-- BEGIN SOURCE RECORDS --
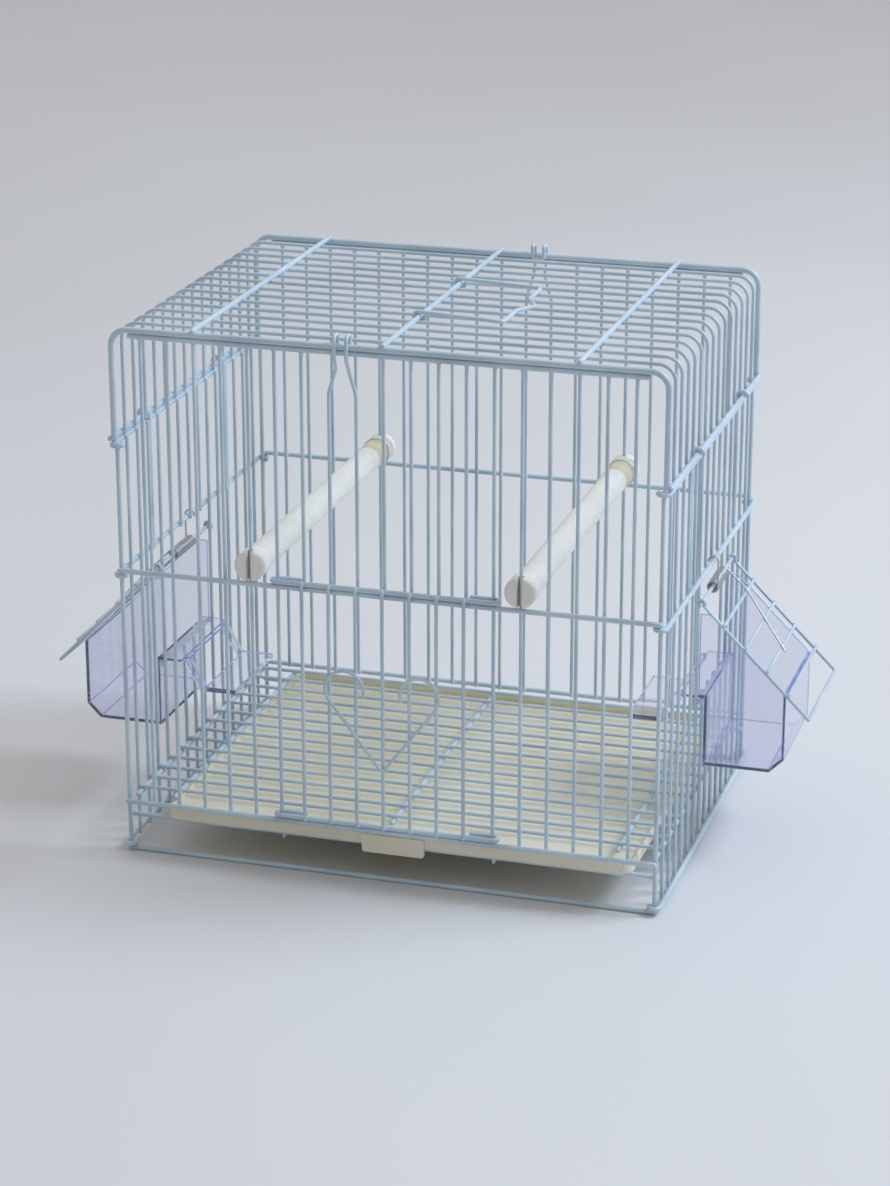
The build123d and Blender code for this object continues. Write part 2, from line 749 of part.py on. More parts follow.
for side_name, number in (("left", perch_wires[0]), ("right", perch_wires[1])):
    place = wire_x(number)
    with BuildPart() as shaft:
        with BuildSketch(Plane(origin=(place, -perch_shaft_end, perch_height), x_dir=(1, 0, 0),
                               z_dir=(0, 1, 0))):
            Circle(perch_shaft_radius)
            with PolarLocations(perch_shaft_radius, perch_grooves):
                Circle(perch_groove_radius, mode=Mode.SUBTRACT)
        extrude(amount=2 * perch_shaft_end)
    save(shaft, f"perch_shaft_{side_name}")

    for end_name, facing in (("front", -1), ("back", 1)):
        cap_plane = Plane(origin=(place, facing * perch_shaft_end, perch_height), x_dir=(1, 0, 0),
                          z_dir=(0, facing, 0))
        with BuildPart() as cap:
            with BuildSketch(cap_plane):
                Circle(perch_cap_radius)
            extrude(amount=perch_cap_length)
            fillet(cap.faces().sort_by(Axis.Y)[0 if facing < 0 else -1].edges(), perch_cap_round)
            with BuildSketch(cap_plane.offset(perch_cap_length - slot_depth)):
                Rectangle(slot_width, 3 * perch_cap_radius)
            extrude(amount=slot_depth, mode=Mode.SUBTRACT)
        save(cap, f"perch_cap_{side_name}_{end_name}")
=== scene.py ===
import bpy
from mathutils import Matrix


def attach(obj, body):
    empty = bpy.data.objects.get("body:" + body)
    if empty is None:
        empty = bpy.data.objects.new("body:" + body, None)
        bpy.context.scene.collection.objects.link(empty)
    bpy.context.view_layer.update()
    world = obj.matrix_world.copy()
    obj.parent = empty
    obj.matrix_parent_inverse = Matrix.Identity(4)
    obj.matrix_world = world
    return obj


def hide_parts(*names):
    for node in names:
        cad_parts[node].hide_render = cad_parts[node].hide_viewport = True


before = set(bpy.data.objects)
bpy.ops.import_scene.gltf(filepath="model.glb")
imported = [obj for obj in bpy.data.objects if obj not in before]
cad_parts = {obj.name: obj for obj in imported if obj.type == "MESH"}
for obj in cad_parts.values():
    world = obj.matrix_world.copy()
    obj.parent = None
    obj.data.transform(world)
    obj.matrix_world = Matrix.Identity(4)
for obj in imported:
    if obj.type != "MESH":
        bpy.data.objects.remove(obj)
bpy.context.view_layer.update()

from math import acos, asin, atan2, cos, degrees, hypot, pi, radians, sin, tan

import bmesh
import bpy
from mathutils import Vector

# Folding wire travel cage for a small bird. Sizes are millimetres and become metres when a mesh is made.
# +X is to the right, +Y to the back and +Z up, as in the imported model.
MM = 0.001

# Overall size, between wire centres
CAGE_WIDTH = 260.0
CAGE_DEPTH = 195.0
CAGE_HEIGHT = 260.0
BAYS_WIDE = 20
BAYS_DEEP = 15

# Wire radii
THIN = 0.9
RAIL = 1.25
EDGE = 1.5
POST = 1.1
HOOK = 1.1
HANDLE = 1.0
HEART = 0.8
FLAP = 0.8
SPRING = 0.45

# Where wires meet
WELD_DEPTH = 0.2
TOUCH = 0.05
RUNNING_GAP = 0.3
SEAT_GAP = 0.1
EYE_GAP = 0.15
GROUND_FLAT = 0.1
ROOF_LEG_OUT = 1.3
WELD_BEAD = 1.12

# Heights of the rails' centres
MIDDLE_RAIL = 143.5
SEAM_RAIL = 204.6
ROOF_RAIL = 207.4
SILL_RAIL = 26.0
GRILLE_RAIL = 26.0
TRAY_RAIL = 18.0
CUP_RAIL = 77.0

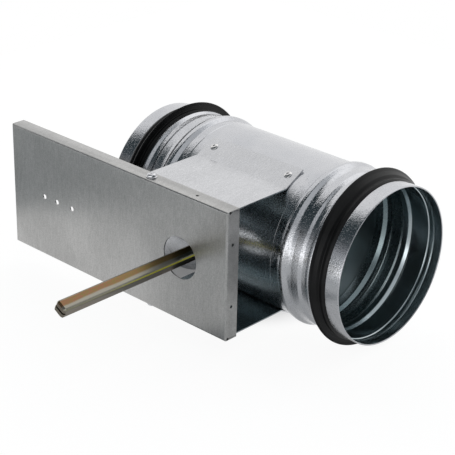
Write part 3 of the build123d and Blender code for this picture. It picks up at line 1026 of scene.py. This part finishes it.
@dataclass
class Studio:
    """Floor, room, lamp and the camera at the photograph's viewing angle, in metres."""

    azimuth_deg: float = 43.10
    elevation_deg: float = 25.03
    roll_deg: float = 1.32
    camera_place: tuple[float, float, float] = (0.7003, -0.7999, 0.4869)
    lens: float = 117.74
    sensor_width: float = 36.0
    clipping: Point = (0.01, 20.0)
    floor_level: float = -0.0691
    floor_half: float = 0.62
    lamp_place: tuple[float, float, float] = (-0.15, 1.0, 1.25)
    lamp_size: float = 1.2
    lamp_power: float = 1.4
    room_tones: RoomTones = field(default_factory=RoomTones)
    floor_tones: FloorTones = field(default_factory=FloorTones)

    def build(self) -> None:
        """Makes all of it."""
        self.world()
        self.floor()
        self.lamp()
        self.camera()

    def world(self) -> None:
        """A room that is white to the camera and shows the metal its own tones."""
        world = bpy.data.worlds.new("studio")
        bpy.context.scene.world = world
        world.use_nodes = True
        graph = Graph(world.node_tree)
        room, behind = self._room(graph)
        seen, mirrored = self._sight(graph)
        colour = graph.blend((seen + mirrored * behind).clamped(), room, (1.0, 1.0, 1.0))
        light = graph.put("ShaderNodeBackground", None, {"Color": colour, "Strength": 1.0})
        graph.put("ShaderNodeOutputWorld", None, {"Surface": light})

    def _room(self, graph: Graph) -> tuple[Signal, Signal]:
        """The room's colour by direction, and how far a direction points behind the object."""
        tones = self.room_tones
        x, y, z = graph.parts(graph.put("ShaderNodeTexCoord", output="Generated"))
        height = z * 0.5 + 0.5
        rising = height - tones.front_slope * (x + 0.62)
        front = graph.scaled(graph.tones(tones.front, rising), (tones.front_gain,) * 3)
        depth = y - tones.back_slope * x - tones.back_from
        side = graph.ramp(x, 0.05, 0.40) * graph.ramp(y, -0.75, -0.50) * graph.ramp(y, 0.70, 0.45)
        back = graph.ramp(depth, -tones.back_fade, tones.back_fade)
        room = graph.blend(back, front, graph.tones(tones.rear, height))
        room = graph.blend(side, room, graph.tones(tones.right, height))
        corner = graph.ramp(x, -0.594, -0.604) * graph.ramp(height, 0.62, 0.54)
        ahead = graph.ramp(depth, tones.back_fade, -tones.back_fade)
        room = graph.blend(corner * ahead, room, tones.corner)
        overhead = graph.ramp(x, 0.02, 0.20) * graph.ramp(height, 0.72, 0.84)
        return graph.blend(overhead, room, tones.overhead), back * (1.0 - side)

    def _sight(self, graph: Graph) -> tuple[Signal, Signal]:
        """Whether a ray comes straight from the camera, and whether it comes off metal or glass."""
        node = graph.put("ShaderNodeLightPath", output="Is Camera Ray").socket.node
        camera, glossy, through = (Signal(graph, node.outputs[name]) for name in
                                   ("Is Camera Ray", "Is Glossy Ray", "Is Transmission Ray"))
        return camera, graph.maths("MAXIMUM", glossy, through)

    def floor(self) -> None:
        """A pale floor that is white to the camera and keeps the object's shadow."""
        deselect_all()
        bpy.ops.mesh.primitive_plane_add(size=2 * self.floor_half, location=(0, 0, self.floor_level))
        floor = bpy.context.active_object
        floor.name = "studio_floor"
        settle()
        material = bpy.data.materials.new("studio_floor")
        material.use_nodes = True
        graph, tones = Graph(material.node_tree), self.floor_tones
        paint = graph.put("ShaderNodeBsdfDiffuse", None, {"Color": tones.paint})
        glow = graph.put("ShaderNodeEmission", None, {"Color": (1.0, 1.0, 1.0), "Strength": tones.glow})
        white = graph.put("ShaderNodeBsdfDiffuse", None, {"Color": tones.white})
        x, y, _ = graph.parts(graph.place())
        # Painted shadow: the glow fades in an ellipse under the duct, so that the white paint's own
        # shading shows there
        from_centre = x + tones.shadow_shift
        reach_x, reach_y = (reach * reach for reach in tones.shadow_reach)
        under = (from_centre * from_centre / reach_x + (y * y) / reach_y) ** 0.5
        lifted = graph.put("ShaderNodeMixShader", None,
                           {0: graph.ramp(under, 0.55, 1.15, 0.12, 0.86), 1: white, 2: glow})
        seen, mirrored = self._sight(graph)
        bright = (seen + self._gleam(graph, x, y) * mirrored).clamped()
        mixed = graph.put("ShaderNodeMixShader", None, {0: bright, 1: paint, 2: lifted})
        graph.put("ShaderNodeOutputMaterial", None, {"Surface": mixed})
        dress(floor, material)

    def _gleam(self, graph: Graph, x: Signal, y: Signal) -> Signal:
        """The floor glow's share in reflections, place by place: painted pools of light and painted
        shadow.
        """
        tones = self.floor_tones
        # Away runs from the duct towards the plate and to the left, aside runs to the right
        away, aside = -0.68 * x - 0.73 * y, 0.73 * x - 0.68 * y
        # Painted light: a pool before the plate with a painted shadow dip in it, and lit patches beside,
        # beneath and beyond the duct and right of the plate's painted shadow
        pool = graph.ramp(away, 0.312, 0.292) * graph.ramp(aside, 0.070, 0.040)
        shadow_dip = 1.0 - tones.pool_shadow_dip * graph.ramp(x, -0.115, -0.090) * graph.ramp(y, -0.110, -0.095)
        beside = (graph.ramp(away, 0.28, 0.10) * graph.ramp(aside, 0.045, 0.070)
                  * graph.ramp(away, 0.075, 0.105))
        lit = graph.ramp(x + 0.19 * y, 0.022, 0.042) * graph.ramp(away, 0.10, 0.06)
        beneath = graph.ramp(away, 0.012, -0.015) * graph.ramp(aside, 0.066, 0.052)
        beyond = graph.ramp(away, 0.22, 0.28) * graph.ramp(aside, 0.12, 0.16)
        return (tones.everywhere + tones.pool * pool * shadow_dip + tones.beside * beside
                + tones.lit * lit + tones.beneath * beneath + tones.beyond * beyond)

    def lamp(self) -> None:
        """A large soft lamp overhead that looks at the duct."""
        data = bpy.data.lights.new("overhead", "AREA")
        data.shape, data.size, data.energy = "SQUARE", self.lamp_size, self.lamp_power
        lamp = bpy.data.objects.new("overhead", data)
        lamp.location = self.lamp_place
        lamp.rotation_euler = (-Vector(self.lamp_place)).to_track_quat("-Z", "Y").to_euler()
        bpy.context.scene.collection.objects.link(lamp)

    def camera(self) -> None:
        """The camera, turned by azimuth, elevation and a slight roll."""
        azimuth, elevation, roll = (math.radians(v) for v in
                                    (self.azimuth_deg, self.elevation_deg, self.roll_deg))
        back = Vector((math.sin(azimuth) * math.cos(elevation),
                       -math.cos(azimuth) * math.cos(elevation), math.sin(elevation)))
        level = (-back).cross(Vector((0, 0, 1))).normalized()
        upright = level.cross(-back)
        right = math.cos(roll) * level + math.sin(roll) * upright
        up = -math.sin(roll) * level + math.cos(roll) * upright
        data = bpy.data.cameras.new("photo_camera")
        data.lens, data.sensor_width = self.lens, self.sensor_width
        data.clip_start, data.clip_end = self.clipping
        camera = bpy.data.objects.new("photo_camera", data)
        turn = Matrix((right, up, back)).transposed().to_4x4()
        camera.matrix_world = Matrix.Translation(self.camera_place) @ turn
        bpy.context.scene.collection.objects.link(camera)
        bpy.context.scene.camera = camera
        bpy.context.scene.view_settings.view_transform = "Standard"


# Assembly


def build_spigots_and_tube(tube_finish: bpy.types.Material, rubber: bpy.types.Material) -> None:
    """The tube and both gaskets."""
    tube = DuctTube()
    piece = tube.build()
    hand_over(piece, "duct_body", "casing", tube_finish)
    # Darker teal copies of the zinc, painted as shade on the tube's inner wall
    mouth_shade = BrightGalvanised(zinc=(0.54, 0.60, 0.62), dull_zinc=(0.47, 0.53, 0.55), roughness=0.17,
                            dimple_depth=0.02 * MM, speck_roughness=0.04)
    deep_shade = BrightGalvanised(zinc=(0.27, 0.33, 0.345), dull_zinc=(0.235, 0.29, 0.305), roughness=0.24,
                            dimple_depth=0.02 * MM, speck_roughness=0.04)
    tube.shade_inside(piece, mouth_shade.material("duct_mouth_wall_painted_shade"), deep_shade.material("duct_inner_wall_painted_shade"))
    for side in Side:
        node = f"spigot_gasket_{side.name.lower()}"
        hand_over(SpigotGasket(side).build(), node, "casing", rubber)


def build_fasteners() -> None:
    """The saddle rivets and the plate screws."""
    rivet_metal = replace(BRIGHT_ZINC, base=(0.78, 0.77, 0.76), roughness=0.12).material("rivet_metal")
    for name, piece in SaddleRivets().build().items():
        hand_over(piece, f"saddle_rivet_{name}", "casing", rivet_metal)
    screw_metal = BRIGHT_ZINC.material("bright_zinc")
    for name, piece in PlateScrews().build().items():
        hand_over(piece, f"plate_screw_{name}", "casing", screw_metal)


def finish_carried_parts(rubber: bpy.types.Material) -> None:
    """The plate, the bracket, the spindle, the blade and the bearings."""
    plate = DullGalvanised().material("dull_galvanised_plate")
    # The bracket's faces inside its legs carry painted shade
    bracket = DullGalvanised(zinc=(0.48, 0.485, 0.50), light_zinc=(0.69, 0.695, 0.715),
                             roughness=0.20, uneven=0.0, grain_depth=0.004 * MM,
                             leg_height=51.1 * MM).material("galvanised_bracket_with_painted_shade")
    carried = CarriedParts()
    carried.finish(["actuator_plate"], plate)
    carried.finish(["saddle_bracket"], bracket)
    carried.finish(["blade_disc_upper", "blade_disc_lower"],
                   BrightGalvanised(roughness=0.2).material("blade_sheet"))
    carried.finish(["blade_seal_right", "blade_seal_left"], rubber)
    carried.finish(["spindle"], YellowChromate().material("yellow_chromate_bar"))
    carried.finish(["blade_rivets", "blade_clamp_rivets"],
                   replace(BRIGHT_ZINC, roughness=0.22).material("blade_rivet_metal"))
    carried.finish(["spindle_bush_front", "spindle_bush_rear", "bearing_housing_front",
                    "bearing_housing_rear"], BEARING_PLASTIC.material("bearing_plastic"))
    carried.finish(["spindle_clip_front", "spindle_clip_rear"],
                   SPRING_STEEL.material("phosphated_spring_steel"))


def main() -> None:
    """Builds and dresses the damper, then the studio."""
    logging.basicConfig(level=logging.INFO, format="%(name)s: %(message)s")
    rubber = BLACK_RUBBER.material("black_gasket_rubber")
    build_spigots_and_tube(BrightGalvanised().material("bright_galvanised_sheet"), rubber)
    build_fasteners()
    finish_carried_parts(rubber)
    Studio().build()


if __name__ == "__main__":
    main()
-- END SOURCE RECORDS --
§ **WORK TO BE COMPLETED**: Write out, exactly as they stand, the lines from the one containing "for end_name, facing" through the one containing "from mathutils import Vector", both ends included.

§ **COMPLETED TASK**:
    for end_name, facing in (("front", -1), ("back", 1)):
        cap_plane = Plane(origin=(place, facing * perch_shaft_end, perch_height), x_dir=(1, 0, 0),
                          z_dir=(0, facing, 0))
        with BuildPart() as cap:
            with BuildSketch(cap_plane):
                Circle(perch_cap_radius)
            extrude(amount=perch_cap_length)
            fillet(cap.faces().sort_by(Axis.Y)[0 if facing < 0 else -1].edges(), perch_cap_round)
            with BuildSketch(cap_plane.offset(perch_cap_length - slot_depth)):
                Rectangle(slot_width, 3 * perch_cap_radius)
            extrude(amount=slot_depth, mode=Mode.SUBTRACT)
        save(cap, f"perch_cap_{side_name}_{end_name}")
=== scene.py ===
import bpy
from mathutils import Matrix


def attach(obj, body):
    empty = bpy.data.objects.get("body:" + body)
    if empty is None:
        empty = bpy.data.objects.new("body:" + body, None)
        bpy.context.scene.collection.objects.link(empty)
    bpy.context.view_layer.update()
    world = obj.matrix_world.copy()
    obj.parent = empty
    obj.matrix_parent_inverse = Matrix.Identity(4)
    obj.matrix_world = world
    return obj


def hide_parts(*names):
    for node in names:
        cad_parts[node].hide_render = cad_parts[node].hide_viewport = True


before = set(bpy.data.objects)
bpy.ops.import_scene.gltf(filepath="model.glb")
imported = [obj for obj in bpy.data.objects if obj not in before]
cad_parts = {obj.name: obj for obj in imported if obj.type == "MESH"}
for obj in cad_parts.values():
    world = obj.matrix_world.copy()
    obj.parent = None
    obj.data.transform(world)
    obj.matrix_world = Matrix.Identity(4)
for obj in imported:
    if obj.type != "MESH":
        bpy.data.objects.remove(obj)
bpy.context.view_layer.update()

from math import acos, asin, atan2, cos, degrees, hypot, pi, radians, sin, tan

import bmesh
import bpy
from mathutils import Vector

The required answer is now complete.